Hawkwind formed as long ago as 1969 and since that time the group has released some 26 studio albums under the band’s name, plus other albums under such nom-de-plumes and alternate banners as Hawklords, Psychedelic Warriors, and The Hawkwind Light Orchestra. If you add in the countless live albums, re-issues and compilations you have one of the biggest back-catalogues in rock history.
Forty-four musicians have gone through the ranks of Hawkwind during the group’s lifespan to date, including most famously Lemmy and unbelievably, Ginger Baker. Of course there have been very important auxiliary members too: Stacia, the most statuesque of dancers, Michael Moorcock, the famous science fiction author who would appear with Hawkwind in the role of narrator and poet, Liquid Len, who was responsible for all the legendary Hawkwind light shows, and Barney Bubbles for all the stage designs and album artwork.
For all this time at the helm has been the captain of the Hawkwind spaceship, Dave Brock, now gracing the stage at the magnificent age of seventy five.
With such a history the band could maybe forgiven for resting on their laurels a little, but what do Hawkwind do in 2016 except go and release one of their finest albums ever, cracking into the U.K. top thirty albums sales for the first time since 1993. It bears all the Hawkwind trademark sounds; rapid fire guitars, swooshing keyboards, a strong rhythm, clear and crisp vocals and of course it is a concept album on the future.

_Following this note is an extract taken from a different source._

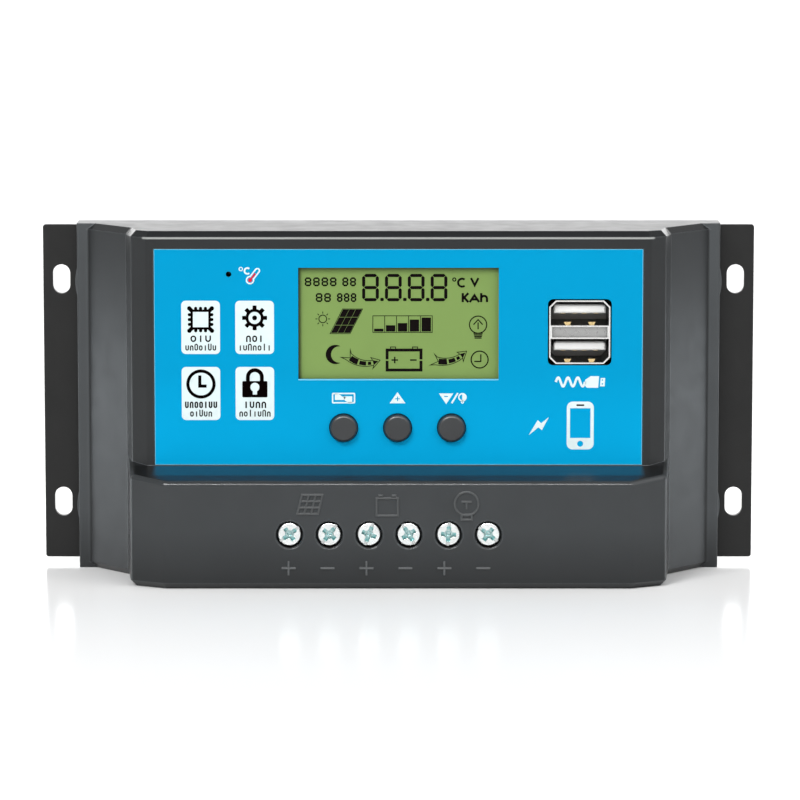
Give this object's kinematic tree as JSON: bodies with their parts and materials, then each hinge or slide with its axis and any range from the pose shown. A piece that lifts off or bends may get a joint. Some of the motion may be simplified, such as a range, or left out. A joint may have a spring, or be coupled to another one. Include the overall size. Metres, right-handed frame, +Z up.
{
  "type": "charge controller",
  "caption": "Wall-mounted solar charge controller: black stepped case on a slotted plate, blue film, display, push buttons, stacked USB sockets, screw terminals.",
  "frame": {"origin": "centre of the bounding box's bottom: midway between the flanges, on the case's underside", "axes": "+X to the right seen from the front, the front faces -Y and the wall is at +Y, +Z up"},
  "size_m": [0.156, 0.036, 0.076],
  "materials": {
    "plate_black": "satin black baked enamel on steel",
    "screw_black": "black oxide steel",
    "case_black": "fine-grained black ABS",
    "film_blue": "blue printed polycarbonate film, satin",
    "sensor_bead": "black epoxy bead",
    "socket_steel": "nickel plated, stamped",
    "socket_white": "white moulded plastic",
    "contact_gold": "gold plated spring contacts",
    "display_glass": "yellow-green display behind a satin polariser",
    "light_guide": "tinted acrylic",
    "frame_white": "white moulded plastic",
    "tinned_steel": "tinned",
    "board_green": "green solder mask on glass-fibre board",
    "post_nylon": "natural nylon",
    "header_black": "black moulded plastic",
    "chip_black": "black epoxy moulding",
    "can_aluminium": "drawn aluminium can",
    "choke_ferrite": "ferrite ring with enamelled winding",
    "pad_grey": "grey silicone pad",
    "spacer_brass": "turned brass",
    "block_grey": "dark grey polyamide",
    "contact_brass": "tinned brass",
    "button_grey": "dark grey silicone-coated cap",
    "zinc_steel": "bright zinc plated, clear passivated"
  },
  "bodies": {
    "root": {"back_plate": "plate_black", "case_screws": "screw_black", "front_case": "case_black", "printed_film": "film_blue", "temperature_sensor": "sensor_bead", "socket_shell": "socket_steel", "socket_cores": "socket_white", "socket_contacts": "contact_gold", "display_glass": "display_glass", "display_light_guide": "light_guide", "display_frame": "frame_white", "display_pins": "tinned_steel", "power_board": "board_green", "control_board": "board_green", "board_posts": "post_nylon", "board_header": "header_black", "control_chips": "chip_black", "capacitors": "can_aluminium", "choke": "choke_ferrite", "current_shunts": "tinned_steel", "power_transistors": "chip_black", "thermal_pad": "pad_grey", "transistor_screws": "tinned_steel", "board_spacers": "spacer_brass", "board_screws": "tinned_steel", "terminal_block": "block_grey", "terminal_contacts": "contact_brass", "switch_body_menu": "chip_black", "switch_body_up": "chip_black", "switch_body_down": "chip_black"},
    "button_menu": {"button_cap_menu": "button_grey", "switch_plunger_menu": "header_black"},
    "button_up": {"button_cap_up": "button_grey", "switch_plunger_up": "header_black"},
    "button_down": {"button_cap_down": "button_grey", "switch_plunger_down": "header_black"},
    "clamp_1": {"wire_clamp_1": "zinc_steel"},
    "screw_1": {"terminal_screw_1": "zinc_steel"},
    "clamp_2": {"wire_clamp_2": "zinc_steel"},
    "screw_2": {"terminal_screw_2": "zinc_steel"},
    "clamp_3": {"wire_clamp_3": "zinc_steel"},
    "screw_3": {"terminal_screw_3": "zinc_steel"},
    "clamp_4": {"wire_clamp_4": "zinc_steel"},
    "screw_4": {"terminal_screw_4": "zinc_steel"},
    "clamp_5": {"wire_clamp_5": "zinc_steel"},
    "screw_5": {"terminal_screw_5": "zinc_steel"},
    "clamp_6": {"wire_clamp_6": "zinc_steel"},
    "screw_6": {"terminal_screw_6": "zinc_steel"}
  },
  "joints": [
    {"name": "menu_press", "type": "slide", "parent": "root", "child": "button_menu", "axis": [0, 1, 0], "range_m": [0, 0.0005], "stiffness_N_per_m": 4000},
    {"name": "up_press", "type": "slide", "parent": "root", "child": "button_up", "axis": [0, 1, 0], "range_m": [0, 0.0005], "stiffness_N_per_m": 4000},
    {"name": "down_press", "type": "slide", "parent": "root", "child": "button_down", "axis": [0, 1, 0], "range_m": [0, 0.0005], "stiffness_N_per_m": 4000},
    {"name": "clamp_1_travel", "type": "slide", "parent": "root", "child": "clamp_1", "axis": [0, 1, 0], "range_m": [-0.0007, 0.0042]},
    {"name": "screw_1_turn", "type": "hinge", "parent": "clamp_1", "child": "screw_1", "pos_m": [-0.0233, -0.0143, 0.01185], "axis": [0, 1, 0], "range_deg": [-360, 2160]},
    {"name": "clamp_2_travel", "type": "slide", "parent": "root", "child": "clamp_2", "axis": [0, 1, 0], "range_m": [-0.0007, 0.0042]},
    {"name": "screw_2_turn", "type": "hinge", "parent": "clamp_2", "child": "screw_2", "pos_m": [-0.0148, -0.0143, 0.01185], "axis": [0, 1, 0], "range_deg": [-360, 2160]},
    {"name": "clamp_3_travel", "type": "slide", "parent": "root", "child": "clamp_3", "axis": [0, 1, 0], "range_m": [-0.0007, 0.0042]},
    {"name": "screw_3_turn", "type": "hinge", "parent": "clamp_3", "child": "screw_3", "pos_m": [-0.0063, -0.0143, 0.01185], "axis": [0, 1, 0], "range_deg": [-360, 2160]},
    {"name": "clamp_4_travel", "type": "slide", "parent": "root", "child": "clamp_4", "axis": [0, 1, 0], "range_m": [-0.0007, 0.0042]},
    {"name": "screw_4_turn", "type": "hinge", "parent": "clamp_4", "child": "screw_4", "pos_m": [0.0022, -0.0143, 0.01185], "axis": [0, 1, 0], "range_deg": [-360, 2160]},
    {"name": "clamp_5_travel", "type": "slide", "parent": "root", "child": "clamp_5", "axis": [0, 1, 0], "range_m": [-0.0007, 0.0042]},
    {"name": "screw_5_turn", "type": "hinge", "parent": "clamp_5", "child": "screw_5", "pos_m": [0.0107, -0.0143, 0.01185], "axis": [0, 1, 0], "range_deg": [-360, 2160]},
    {"name": "clamp_6_travel", "type": "slide", "parent": "root", "child": "clamp_6", "axis": [0, 1, 0], "range_m": [-0.0007, 0.0042]},
    {"name": "screw_6_turn", "type": "hinge", "parent": "clamp_6", "child": "screw_6", "pos_m": [0.0192, -0.0143, 0.01185], "axis": [0, 1, 0], "range_deg": [-360, 2160]}
  ],
  "couplings": [
    {"joint": "screw_1_turn", "follows": "clamp_1_travel", "rad_per_m": 8976},
    {"joint": "screw_2_turn", "follows": "clamp_2_travel", "rad_per_m": 8976},
    {"joint": "screw_3_turn", "follows": "clamp_3_travel", "rad_per_m": 8976},
    {"joint": "screw_4_turn", "follows": "clamp_4_travel", "rad_per_m": 8976},
    {"joint": "screw_5_turn", "follows": "clamp_5_travel", "rad_per_m": 8976},
    {"joint": "screw_6_turn", "follows": "clamp_6_travel", "rad_per_m": 8976}
  ]
}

Based on and named after E.M Foresters’ short story “The Machine Stops”, with its chilling predictions for the Internet (a must read for anybody who fears their souls being ruled by computers), Hawkwind bring the future to life in characteristic style with an atmospheric musical interpretation. Beginning in tunnels deep beneath the earth, every need is controlled and catered for by the machine. Of course nothing is perfect and the struggle to escape and find a way to the surface is a utopian dream, which could be the most deadly dream of all.

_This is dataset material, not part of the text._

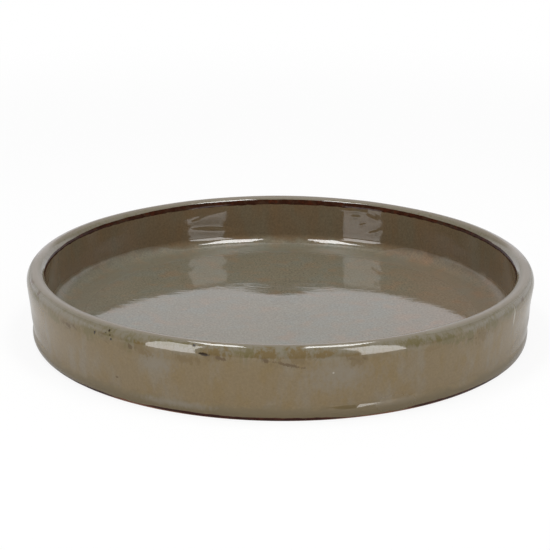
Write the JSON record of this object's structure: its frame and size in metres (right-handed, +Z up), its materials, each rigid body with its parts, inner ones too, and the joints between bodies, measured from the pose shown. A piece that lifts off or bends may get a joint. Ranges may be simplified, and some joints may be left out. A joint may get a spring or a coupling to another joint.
{
  "type": "plant saucer",
  "caption": "Round, low, straight-walled plant saucer of fired red clay with a glossy grey-olive glaze, a thick rounded rim and a bare clay foot.",
  "frame": {"origin": "centre of the foot, on the surface that the saucer stands on", "axes": "+Z is up, along the saucer's axis of turning; X and Y are level"},
  "size_m": [0.3, 0.3, 0.042],
  "materials": {
    "bare_clay": "matt fired red clay, unglazed",
    "inner_glaze": "glossy grey-olive glaze with fine speckle",
    "outer_glaze": "glossy olive glaze, mottled, greener above the foot",
    "rim_glaze": "glossy pale grey glaze with yellow-olive patches at its lower border",
    "lip_line": "thin dark red-brown glaze broken over the clay",
    "foot_line": "burnt dark brown glaze edge"
  },
  "bodies": {
    "root": {"clay_body": "bare_clay", "inner_glaze": "inner_glaze", "outer_glaze": "outer_glaze", "rim_glaze": "rim_glaze", "lip_line": "lip_line", "foot_line": "foot_line"}
  },
  "joints": []
}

The lyrics dramatically preached by frontman Mr. Dibs give a visionary masterpiece of a warning of the dangers of isolation, reliance on computer technology and its effects upon modern society. All the way through the album’s fifty five minutes the music ebbs and flows, wrapping itself around the story line. There’s plenty of ‘space rock’ to keep traditional Hawkwind fans happy, plus some driving rock music as the story-line reaches critical moments.
The reason this album is so representative of Hawkwind is that it covers all the bases whilst keeping the mood fresh. Richard Chadwick has been in the band since 1988 and keeps the drums hard and precise, whilst Tim Blake, who has been in and out of Hawkwind more times than he can remember since 1979, maintains the spacey keyboard and electronic sounds. New bassist Haz Wheaton also acquits himself well and proves to be a good addition to the line-up.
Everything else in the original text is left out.